I hadn’t yet been to NYC when September 11 happened. It was my “dream city.” I had dreamed of moving there for as long as I could remember. From the time I was in elementary school until I moved out of my parents’ house after 9/11, I had a beautiful poster of the Brooklyn Bridge with the towers in the background tacked up on my bedroom wall. The Big Apple. The Big City. It was a whole world outside the small-town world I had always known. It was something to aspire to. Something to dream about.
But on September 11, 2001, it became the sight of horrors I could never really imagine. It was bad enough watching the smoke billowing from the buildings. Watching the second plane hit. Watching the towers fall. Watching the people running, screaming away from the area. Thinking of all those people. Thinking of the people who ran into the buildings to save them. Thinking of the people in the buildings nearby. Thinking of the unthinkable really. You think you can imagine it, but can you? Can you really? It took hardly any time before even more horrors were revealed. The internet came alive with disgusting photos of people jumping from the buildings. Horrible photos, magnified and blown up and so awful they literally made me sick to my stomach. Stories of limbs and pieces and people reduced to nothing but ash.
I remember how eerie it was, those days with no planes flying overhead. The fear I felt at the sound of one lone jet streaking across the otherwise silent skies. I remember wondering what if? What if the Golden Gate Bridge was next? The Transamerica Building? What if? What if? What if?
Something about it all broke me. I don’t know why it affected me the way it did. I mean, yes, it was a terrible tragedy. It was probably the worst tragedy I will ever “witness” in my lifetime. But it wasn’t really MY tragedy. Well, in a way it was, it was OUR tragedy, all of us. But I wasn’t there, I was all the way across the country, but it drove a stake of grief deep into my soul. That’s my secret. I’m still broken. And not the way your average person is. There’s no, “oh yes, that was a terrible day” conversation with me. I can’t watch the documentaries. I can’t watch the “stories of.” I can barely watch, read, or hear anything that even references it without feeling that lump rise up in my throat and the tears flood my eyes.
When I (finally) graduated from college in 2006 (there was a long hiatus there), my mother took me to New York City as my graduation gift because she knew how badly I had always wanted to go there. We saw the sites, took the tours, hung out with our cousins, ate pastrami at Katz’s deli (yes, I sat where Sally sat) and, of course, we eventually made our way to Ground Zero. I teased my mom, the overly sentimental one in the family, “oh… Are you going to get super emotional and cry a lot?”
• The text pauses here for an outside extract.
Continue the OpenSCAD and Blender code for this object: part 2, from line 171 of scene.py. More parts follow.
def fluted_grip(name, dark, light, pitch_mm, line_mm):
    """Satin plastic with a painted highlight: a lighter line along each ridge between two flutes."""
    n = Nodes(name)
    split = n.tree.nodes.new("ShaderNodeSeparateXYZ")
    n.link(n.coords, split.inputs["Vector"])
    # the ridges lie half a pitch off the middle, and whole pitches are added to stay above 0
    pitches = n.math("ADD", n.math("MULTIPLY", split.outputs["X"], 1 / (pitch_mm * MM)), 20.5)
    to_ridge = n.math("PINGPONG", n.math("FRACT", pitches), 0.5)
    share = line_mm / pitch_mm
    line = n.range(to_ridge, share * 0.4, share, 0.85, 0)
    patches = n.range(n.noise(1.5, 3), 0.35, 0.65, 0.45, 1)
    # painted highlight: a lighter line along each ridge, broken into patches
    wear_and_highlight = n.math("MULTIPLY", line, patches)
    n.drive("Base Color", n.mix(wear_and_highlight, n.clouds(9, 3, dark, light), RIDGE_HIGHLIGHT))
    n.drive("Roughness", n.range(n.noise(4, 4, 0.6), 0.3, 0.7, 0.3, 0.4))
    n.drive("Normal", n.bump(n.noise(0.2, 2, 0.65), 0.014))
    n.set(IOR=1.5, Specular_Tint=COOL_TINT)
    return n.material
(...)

But, surprisingly, it was me. I completely lost it. By then it looked like any other construction site. If you didn’t know what had happened, you never would have guessed it was the site of something so awful. But of course we knew. We all knew. I stood under the plaque searching for the one familiar name. Paul K. Sloan. He worked on the 89th floor of the South Tower. He was on the phone with his family when the line went dead. His best friend was supposed to fly out to NYC on September 12 to visit. We went to high school together. Schoolmates, but not friends. I knew him from the basketball games where we both went to cheer on our team. He had a huge smile and was always very friendly to everyone, even us lowly underclassmen. I was shaky at ground zero. There were tears, but they were basically contained. I couldn’t say much though. It was one of those times where I just knew if I opened my mouth the floodgates would open.
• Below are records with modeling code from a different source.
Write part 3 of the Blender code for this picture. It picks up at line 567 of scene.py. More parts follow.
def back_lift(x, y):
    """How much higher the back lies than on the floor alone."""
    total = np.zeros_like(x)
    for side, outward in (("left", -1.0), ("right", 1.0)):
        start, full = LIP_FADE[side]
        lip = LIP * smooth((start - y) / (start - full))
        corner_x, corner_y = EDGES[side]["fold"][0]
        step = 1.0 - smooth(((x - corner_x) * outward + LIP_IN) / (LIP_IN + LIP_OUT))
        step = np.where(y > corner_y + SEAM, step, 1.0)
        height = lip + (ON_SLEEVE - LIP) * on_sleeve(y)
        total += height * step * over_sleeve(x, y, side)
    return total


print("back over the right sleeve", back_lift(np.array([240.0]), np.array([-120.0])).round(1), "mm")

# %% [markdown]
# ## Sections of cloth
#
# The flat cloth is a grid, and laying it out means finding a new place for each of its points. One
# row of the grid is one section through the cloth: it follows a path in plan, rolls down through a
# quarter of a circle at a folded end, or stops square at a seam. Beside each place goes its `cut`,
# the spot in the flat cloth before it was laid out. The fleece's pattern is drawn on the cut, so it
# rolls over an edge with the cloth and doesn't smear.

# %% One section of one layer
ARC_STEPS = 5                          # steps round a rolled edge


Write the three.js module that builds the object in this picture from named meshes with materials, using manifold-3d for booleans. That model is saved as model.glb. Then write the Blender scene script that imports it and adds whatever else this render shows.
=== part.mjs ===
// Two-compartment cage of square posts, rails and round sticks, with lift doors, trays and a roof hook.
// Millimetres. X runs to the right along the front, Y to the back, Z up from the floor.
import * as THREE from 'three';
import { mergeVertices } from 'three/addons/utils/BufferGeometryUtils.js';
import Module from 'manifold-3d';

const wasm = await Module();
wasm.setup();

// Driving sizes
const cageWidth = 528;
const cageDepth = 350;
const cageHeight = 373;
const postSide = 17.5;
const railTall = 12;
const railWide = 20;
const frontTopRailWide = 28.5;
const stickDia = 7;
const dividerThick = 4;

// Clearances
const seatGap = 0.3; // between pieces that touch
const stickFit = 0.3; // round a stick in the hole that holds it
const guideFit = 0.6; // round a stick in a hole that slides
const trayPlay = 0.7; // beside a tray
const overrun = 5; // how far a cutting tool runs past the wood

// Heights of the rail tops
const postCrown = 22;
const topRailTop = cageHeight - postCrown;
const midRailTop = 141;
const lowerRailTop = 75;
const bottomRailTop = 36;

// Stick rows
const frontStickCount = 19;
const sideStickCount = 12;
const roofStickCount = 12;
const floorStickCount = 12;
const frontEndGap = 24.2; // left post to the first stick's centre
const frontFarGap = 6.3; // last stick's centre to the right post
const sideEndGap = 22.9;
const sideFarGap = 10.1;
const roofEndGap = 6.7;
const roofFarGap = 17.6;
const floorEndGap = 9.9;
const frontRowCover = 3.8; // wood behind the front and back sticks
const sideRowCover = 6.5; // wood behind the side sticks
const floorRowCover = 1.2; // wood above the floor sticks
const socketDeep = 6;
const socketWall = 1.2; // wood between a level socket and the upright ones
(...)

Then we walked into St. Paul’s Chapel and those floodgates did, indeed, open. I think I maybe snapped three photos. I could hardly breathe. I felt like … I can’t even describe the overwhelming sorrow I felt. Overpowering grief mingled with an overwhelming sense of humanity and love. St. Paul’s Chapel is an amazing place. For six months it was filled with emergency rescue teams, doctors, firefighters, police, volunteers, bringers of faith, whatever was needed. The chapel was (and I assume still is) filled with cards and letters and banners from all around the country, letters of sympathy and hope and support. Thousands and thousands of paper cranes, patches from various firehouses, all kinds of things. Should you ever get down that way, go there.
I sobbed. We got back on our tour bus. I sobbed. We got to the next stop and I was mostly okay until I started thinking about it again, and sobbed. My mom ribbed me about it, echoing my words. I couldn’t pull myself together. Thinking about it now, sitting here typing this, I have tears on my cheeks again.
I wonder if it’s something that will always affect me this way? Of course it’s become a bit better as time passes. But I still can’t watch the documentaries. I really want to. There’s one in particular that really interests me. I tried to watch it. I couldn’t. I couldn’t watch the movie about the plane that went down in Pennsylvania. I couldn’t read any of the in depth articles on what all happened, particularly those with a lot of photos. I still feel enraged at the internet making a spectacle of those people plummeting to their death. I don’t really know if it’s normal to still get so upset about something that really, if you think about it, didn’t affect my personal life at all. But it does upset me still. Maybe it’s just that oversensitive Irish gene.
The other night I started watching “Extremely Loud and Incredibly Close.” I had interest in it because the kid in it is from around here, he’s the son of the head of a big non-profit organization. I was nervous about watching it. I watched the first half of it a few days ago and decided I wouldn’t watch the other half. But I needed to. I wanted to know. So I finished it up tonight. If you plan on watching it and haven’t yet, don’t read the rest of this paragraph. Though there really aren’t any spoilers here. There is one scene, with the answering machine and the photos. Those god damn photos. I sobbed. Fists clenched. Choking sort of splotchy red-faced sobs. Again. I wonder about all those kids. Those wives. Those husbands. Those parents. If I, a stranger all the way across the country still gets so strangled with emotion at the slightest mention of it, how must they feel?
And how is it so many people in this country seem to have simply forgotten? We haven’t forgotten the big picture of course, how could we? Terrorism. War. The world changed after 9/11. Everything changed. But what’s been forgotten in the mess of it all is the human side of things. The people. The people who died and the people who lived and the way, for a few days, maybe even weeks, our entire country pulled together into one giant, all encompassing embrace.